“Tre vitelli sbranati in due settimane all’interno di in una stalla: è davvero troppo”
03 Novembre 2023 17:10
“I lupi mi hanno ucciso un vitello in stalla e non ho detto nulla, poi sono tornati e ne hanno ucciso un altro, adesso un terzo. È la terza vitella in due settimane che i lupi mi uccidono direttamente in stalla”.
È quanto avvenuto a Matteo Bersani, associato di Confagricoltura Piacenza: “È davvero troppo – ha quindi proseguito – i lupi non hanno alcuna paura. Ne abbiamo avvistati otto. Sono state così uccise, senza alcuna possibilità di scampo, tre vitelle sane che tra un anno sarebbero diventate manze. È un danno da migliaia di euro – prosegue Bersani – e oltretutto è benessere animale questo? Con tutto l’impegno che mettiamo perché i nostri capi possano vivere dignitosamente e accuditi, poi vengono trucidati in stalla in questo modo”.
I lupi nella zona sono numerosi, tanto che in primavera aveva fatto il giro del web e dei telegiornali proprio il filmato di Bersani che aveva ripreso quattro lupi che amenamente trotterellano di domenica mattina nel campo di frumento dell’azienda agricola Il Chioso a Campremoldo Sotto, azienda che Matteo conduce con il fratello Fabio.
“In questi mesi abbiamo ricevuto altri filmati di lupi.
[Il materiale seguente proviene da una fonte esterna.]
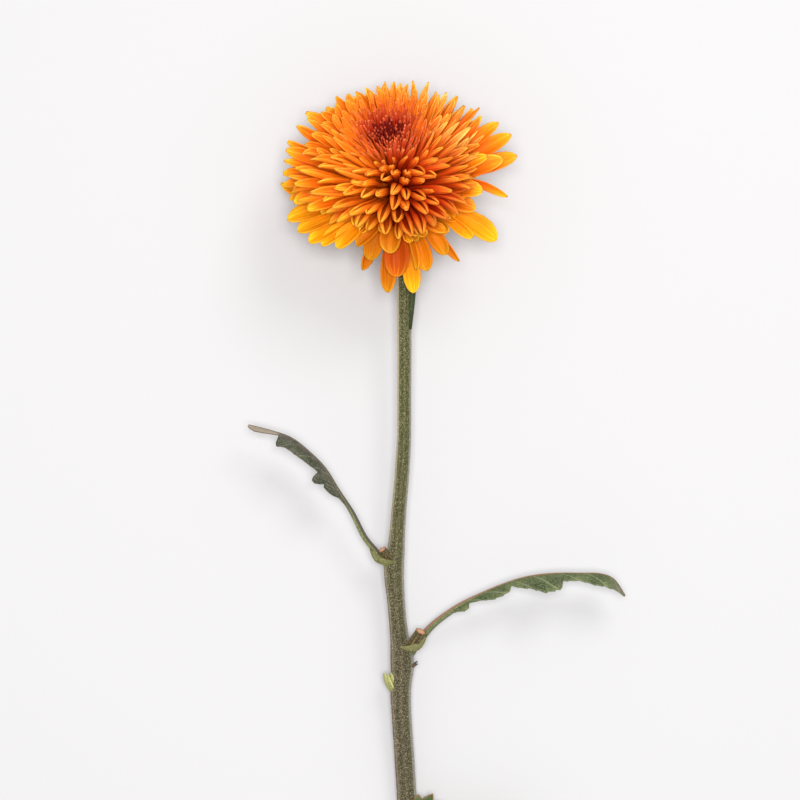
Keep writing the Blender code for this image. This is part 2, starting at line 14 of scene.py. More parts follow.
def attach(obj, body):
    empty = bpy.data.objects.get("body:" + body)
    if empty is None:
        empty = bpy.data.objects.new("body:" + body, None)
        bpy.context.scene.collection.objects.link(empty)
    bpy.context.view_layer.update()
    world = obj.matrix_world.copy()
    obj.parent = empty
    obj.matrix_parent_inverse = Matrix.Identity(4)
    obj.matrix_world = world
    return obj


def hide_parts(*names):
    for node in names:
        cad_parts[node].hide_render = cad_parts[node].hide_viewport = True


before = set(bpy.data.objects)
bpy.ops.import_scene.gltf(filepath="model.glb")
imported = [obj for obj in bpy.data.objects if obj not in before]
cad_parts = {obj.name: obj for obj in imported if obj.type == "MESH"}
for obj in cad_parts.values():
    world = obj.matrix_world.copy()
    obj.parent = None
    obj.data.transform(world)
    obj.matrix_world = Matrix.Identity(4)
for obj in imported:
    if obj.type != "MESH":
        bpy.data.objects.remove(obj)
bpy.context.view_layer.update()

# Ray florets: the petals. Each is a soft strip that rolls in along its edges and hooks over at the tip,
# orange-red inside and golden outside. They stand on the bloom's heart in one spiral round the eye, the
# youngest nearest to it, and the oldest hang loose round the rim.
MM = 0.001
SEED = 11
TOP = Vector((0, 0, 1))        # the side of the bloom that lies uppermost
BLOOM_CENTRE = Vector((-16.0, 115.2, 38.0))
BLOOM_AXIS = Vector((-0.13, 0.80, 0.585)).normalized()
BLOOM_ACROSS = BLOOM_AXIS.cross(TOP).normalized()
BLOOM_UPWARD = BLOOM_ACROSS.cross(BLOOM_AXIS).normalized()
GOLDEN_ANGLE = math.radians(137.508)
FIRST_PETAL = math.radians(13)
LAST_PETAL = math.radians(123)
PLACES = 9000                  # places along the spiral where a petal may stand
PETAL_ROOT = 17.0              # how far from the bloom's centre the petals spring
PETAL_THICKNESS = 0.45
WALLS = {"petals_young": 0.35, "petals_middle": 0.6, "petals_old": PETAL_THICKNESS}
LAYER = 15.0                   # petals this far apart in height may stand over each other
LAYER_SPACINGS = 1.3           # near the eye this many spacings are enough
TABLE_GAP = 0.15               # the lowest petals keep this far off the table
CEILING = 43.0                 # how far above the bloom's centre the petals may reach
SHORTEST_REACH = 25.0          # a petal with less room than this doesn't grow
SHORT_WITHIN = 40              # except within so many degrees of the eye
LINE_POINTS = 24               # points along a petal's middle line
HOOK = (0.78, 0.22)            # where on a petal its hook starts and how much of it that takes
EDGE_CURL = (0.42, 0.58)       # shares of the roll that are even and that come near the edges
LEVEL = 0.02                   # a direction that is less level than this counts as upright
BLUSH_TURN = 0.35              # radians by which the deep red side is turned to the right
# Degrees from the eye, then the share of deep red on the upper side
BLUSH = [(0, 0.9), (20, 0.8), (30, 1.0), (82, 1.0), (98, 0.5), (112, 0.3)]
BLUSH_RING = 26                # degrees from the eye within which it is deep red all round
SLENDER_BLUSH = 0.34           # share of deep red among the slender petals of the far right
# The pale streaks set by the next three lines are a painted highlight on the side beyond and right of the
# centre
HIGHLIGHT_WAY = Vector((0.45, 0.89, 0))    # level way from the bloom's centre to its side with pale streaks
HIGHLIGHT_FROM = (0.6, 0.95)       # how nearly a petal points that way, where the streaks start and are full
PALE = (-0.2, 0.8)             # least and most of the streaks on a petal of that side
# Degrees from the eye up to which the petals have each outline and belong to each ring
OUTLINE_LIMITS = [(34, "pointed"), (92, "quill"), (180, "spoon")]
RING_LIMITS = [(46, "petals_young"), (88, "petals_middle"), (180, "petals_old")]
FLAMES = (34, 100, 26)         # first and last degrees from the eye, and least degrees from the top
FLAME_CREASES = (4, 30)        # degrees to which their halves fold
OTHER_CREASES = (0, 12)
CURLED_TOP = (45, 15)          # degrees from the top where petals start to hook over and where all do
STRAIGHT_WITHIN = 28           # but none does within so many degrees of the eye
HOOKS = (6, 42)                # least degrees of a hook, and most that are added
TIP_ROLLS = {"pointed": 0.6, "flame": 0.6, "quill": 0.9, "spoon": 0.6}     # shares of the roll at the tip
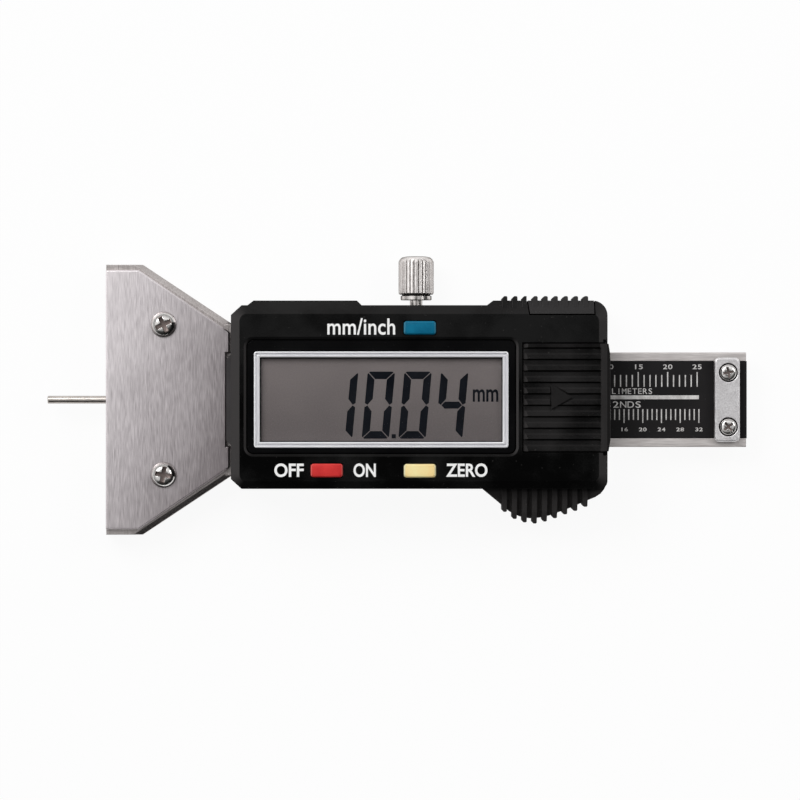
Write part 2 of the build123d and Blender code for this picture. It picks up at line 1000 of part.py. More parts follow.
for edge, inward in ((cover_low, 1), (cover_high, -1)):
    corner = [
        (cover_right + 0.1, edge - inward * 0.1),
        (cover_right - 0.28, edge - inward * 0.1),
        (cover_right, edge + inward * 1.6),
        (cover_right + 0.1, edge + inward * 1.6),
    ]
    cover -= prism(corner, cover_bottom - 1, front_z + 1)
cover += slab(
    cover_left + 0.6,
    cover_right - 2.5,
    cover_low - rail_out,
    cover_high + rail_out,
    cover_bottom,
    cover_bottom + rail_thick,
)
save("battery_cover", cover)
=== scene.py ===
import math
import bpy
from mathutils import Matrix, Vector


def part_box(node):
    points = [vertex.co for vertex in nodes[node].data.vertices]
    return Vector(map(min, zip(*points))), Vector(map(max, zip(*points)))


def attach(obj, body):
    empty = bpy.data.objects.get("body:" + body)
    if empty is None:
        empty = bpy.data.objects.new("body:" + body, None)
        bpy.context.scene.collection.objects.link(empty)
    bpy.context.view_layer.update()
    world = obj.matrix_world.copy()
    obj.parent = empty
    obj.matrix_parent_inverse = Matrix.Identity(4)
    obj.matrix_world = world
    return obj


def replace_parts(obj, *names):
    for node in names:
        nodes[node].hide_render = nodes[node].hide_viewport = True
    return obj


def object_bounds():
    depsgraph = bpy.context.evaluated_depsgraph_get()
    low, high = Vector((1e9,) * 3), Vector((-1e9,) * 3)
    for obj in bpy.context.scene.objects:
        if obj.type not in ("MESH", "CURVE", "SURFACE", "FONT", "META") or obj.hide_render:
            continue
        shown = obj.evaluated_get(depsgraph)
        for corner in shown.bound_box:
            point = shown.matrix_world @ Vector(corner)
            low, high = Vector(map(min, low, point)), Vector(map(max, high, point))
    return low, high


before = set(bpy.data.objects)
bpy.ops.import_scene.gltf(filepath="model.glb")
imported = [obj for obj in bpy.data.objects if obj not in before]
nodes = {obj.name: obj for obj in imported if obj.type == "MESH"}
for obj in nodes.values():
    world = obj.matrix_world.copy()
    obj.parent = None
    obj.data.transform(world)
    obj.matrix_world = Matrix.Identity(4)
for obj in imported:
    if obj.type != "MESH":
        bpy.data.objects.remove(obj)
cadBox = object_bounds()
mm = 0.001
print("frame loaded,", len(nodes), "nodes")


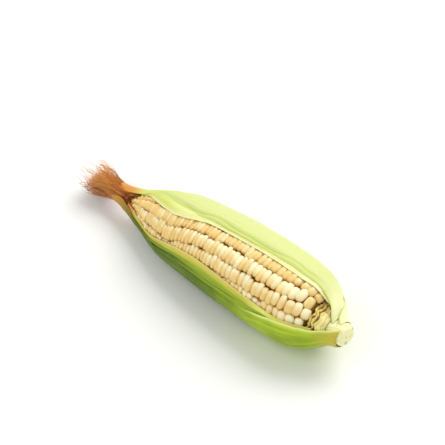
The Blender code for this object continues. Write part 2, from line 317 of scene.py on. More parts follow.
class Finish:
    """A material on one Principled shader, whose unchanging values are set on its own sockets."""

    def __init__(self, name, **constants):
        self.material = bpy.data.materials.new(name)
        self.material.use_nodes = True
        self.tree = self.material.node_tree
        self.shader = self.tree.nodes["Principled BSDF"]
        for socket, value in constants.items():
            self.shader.inputs[socket.replace("_", " ").title().replace("Ior", "IOR")].default_value = value

    def node(self, kind, settings=None, inputs=None, output=0):
        made = self.tree.nodes.new(kind)
        for key, value in (settings or {}).items():
            if key == "stops":
                self.set_stops(made.color_ramp, value)
            else:
                setattr(made, key, value)
        for key, value in (inputs or {}).items():
            if isinstance(value, Socket):
                self.tree.links.new(value.output, made.inputs[key])
            else:
                made.inputs[key].default_value = value
        return Socket(self, made.outputs[output])

    @staticmethod
    def set_stops(color_ramp, stops):
        while len(color_ramp.elements) < len(stops):
            color_ramp.elements.new(1)
        for element, (position, colour) in zip(color_ramp.elements, stops):
            element.position = position
            element.color = (*colour, 1)

    def attribute(self, name):
        return self.node("ShaderNodeAttribute", {"attribute_name": name}, output="Fac")

    def object_place(self):
        return self.node("ShaderNodeTexCoord", output="Object")

    def along_place(self):
        return self.node("ShaderNodeUVMap", {"uv_map": "Along"})

    def part(self, vector, axis):
        return self.node("ShaderNodeSeparateXYZ", inputs={0: vector}, output=axis)

    def noise(self, vector, stretch=(1, 1, 1), scale=1.0, detail=3.0, roughness=0.55):
        """Noise around 0.5 that is finer along the axes with more stretch."""
        vector = self.node("ShaderNodeMapping", inputs={"Vector": vector, "Scale": stretch})
        inputs = {"Vector": vector, "Scale": scale, "Detail": detail, "Roughness": roughness}
        return self.node("ShaderNodeTexNoise", inputs=inputs)

    def colours(self, value, *stops):
        return self.node("ShaderNodeValToRGB", {"stops": stops}, {0: value})

    def blend(self, share, low, high):
        """low where share is 0 and high where it is 1. Each is a colour or a socket."""
        low, high = ((*c, 1) if isinstance(c, tuple) else c for c in (low, high))
        return self.node("ShaderNodeMix", {"data_type": "RGBA"}, {0: share, 6: low, 7: high}, output=2)

    def feed(self, socket, value):
        self.tree.links.new(value.output, self.shader.inputs[socket])

    def bump(self, height, depth):
        """Dents and ridges of the given depth where height goes from 0 to 1."""
        self.feed("Normal", self.node("ShaderNodeBump", inputs={"Height": height, "Distance": depth}))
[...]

Sono animali che stanno acquistando sempre più confidenza con gli ambienti antropizzati”, sottolinea Confagricoltura Piacenza che sul tema interviene costantemente denunciando una “situazione critica”.
“L’aumento dei lupi contrasta il proliferare dei cinghiali – commenta il presidente di Confagricoltura Piacenza, Filippo Gasparini – ma non possiamo davvero sperare come sarcasticamente avevamo già denunciato qualche anno fa che il problema della fauna selvatica possa essere gestito semplicemente lasciando proliferare una specie a discapito di quella che soccombe. Dopo i cinghiali, i lupi, dopo i lupi, gli orsi, dopo gli orsi?”
Negli ultimi 50 anni – si legge nella nota di Confagricoltura – le popolazioni di lupi in tutta Europa sono rifiorite: solo nell’ultimo decennio è stato segnalato un aumento di oltre il 25% dell’areale del lupo. Tanto che il Parlamento europeo ha votato una risoluzione sui grandi carnivori riconoscendo l’esistenza di un problema di coesistenza che andrà monitorata sulla base di dati scientifici. Confagricoltura aveva portato la questione all’attenzione dei parlamentari europei, evidenziando come l’eccessiva presenza dei grandi carnivori, in particolari lupi, abbia causato attacchi sempre più frequenti alle greggi e agli allevamenti, procurando ingenti danni economici alle aziende agricole e pericolo per le comunità dei territori montani. Secondo i dati del Copa Cogeca, l’Italia è lo Stato Ue che ha aumentato più di tutti la popolazione del lupo, con una crescita dell’87% negli ultimi cinque anni. I dati dell’ultimo monitoraggio sulla specie Canis lupus in Italia pubblicati da Ispra nel 2022 e riferiti al biennio precedente – per stessa ammissione dell’Istituto sottostimati – parlano di circa 3.300/3.600 esemplari distribuiti in quasi tutte le Regioni Italiane ad esclusione delle Isole. L’incremento della popolazione di lupi in Italia, assieme al fenomeno dell’ibridazione con i cani randagi – un aspetto questo preoccupante e troppo spesso sottovalutato per la conservazione della specie – ha inevitabilmente comportato un aumento delle occasioni di incontro, accrescendo il rischio di incidenti, conflitti con gli animali di allevamento, attacchi e predazioni da parte dei lupi nei confronti di cani da caccia e anche dei cani domestici.
“Ben venga la proposta di declassamento del lupo da specie strettamente protetta a ‘semplicemente’ protetta, ma il problema è più generale: non si può continuare a ignorare la situazione sino a quando sarà divenuto ingestibile, come purtroppo abbiamo visto con nutrie e cinghiali. Il lupo non ha alcuna responsabilità – ricorda Confagricoltura Piacenza– la colpa è di chi non assumendo decisioni lascia che le situazioni degenerino invocando un equilibrio naturale che qui è evidentemente sovvertito, perché in natura il lupo non passeggia in pianura e, sempre in natura, non può scambiare le stalle per il proprio fast-food”.
“Dopo ormai almeno dieci anni di questa nuova era di ambientalismo esasperato – riflette Gasparini – il pegno che gli agricoltori pagano per siffatta rinaturalizzazione e per il proliferare di tutti questi animali quale beneficio per l’ambiente e per l’uomo porta? Abbiamo forse un mondo migliore?”.